Using an overly-used metaphor. So Morgan, um, who would you like to reach out to you? And how would you like them to reach out? And I'm glad to put stuff in the show notes. But what are you looking for? What do you need right now?

Morgan Hayduk:

I think, you know, anyone who works in music streaming on the streaming service side, at the label side, or on the distribution side. We didn't really talk about distribution, but it's sort of the third leg of the stool, and a really important one, because it's how a lot of content makes it onto the platforms in the first place. So anybody from any of those three sort of large groups of potential clients for us and you know, interested parties in the music industry, we'd love to hear from you. But also just technologists and folks in the industry writ large, who have either an interest in cybersecurity and fraud detection, or have experience doing that. I mean, we've been very fortunate to have some awesome mentorship from people who've done this in other verticals.

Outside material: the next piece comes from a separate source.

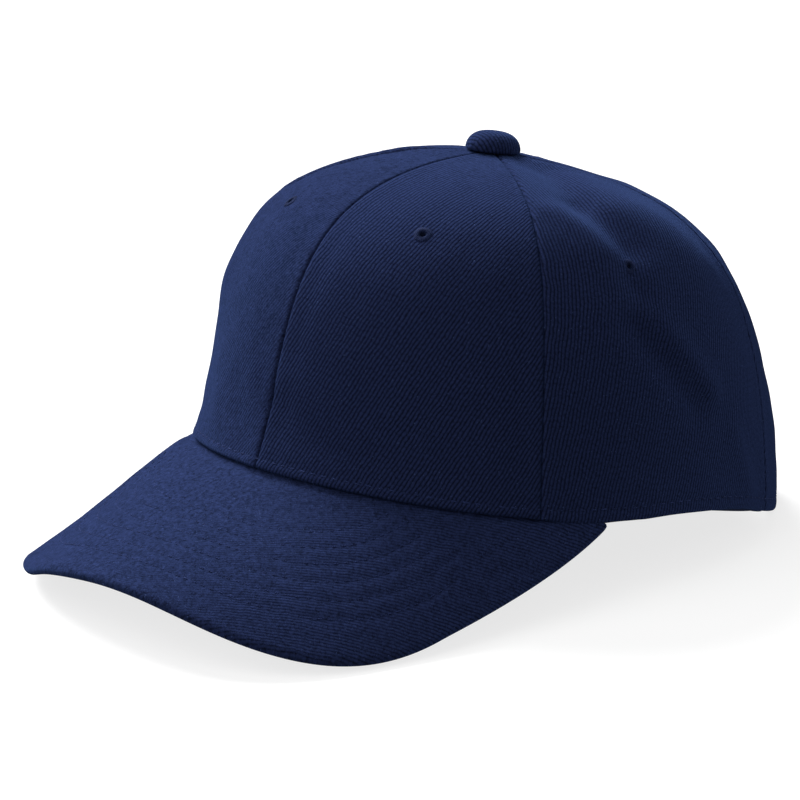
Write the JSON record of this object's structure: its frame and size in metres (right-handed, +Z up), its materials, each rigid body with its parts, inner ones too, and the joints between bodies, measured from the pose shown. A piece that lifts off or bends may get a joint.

But there's, there are so many smart people who have been working in this space for a long time. And we definitely want to learn from you know, the lessons that have already been learned as opposed to having to figure them out for ourselves the first time. You can reach us, me. . . .My name is Morgan Hayduk. H-A-Y-D-U-K, but you don't need to know that for my email, because it's just Morgan at Beatdapp, B-E-A-T-D-A-P-P.com. And you can you can write me there. I'd be happy to hear from you.

Gigi Johnson:

Well, I'm glad that you've been on this journey. It sounds like we need this tremendously, and that you put such great energy and differentiated experience and hopefully, maybe get some basketball back in at a later time. But I'm glad that all this stuff all fits together.

Morgan Hayduk:

I hope so. I'm still recovering from men's league last night. So.

Gigi Johnson:

Morgan, thank you very much for joining us.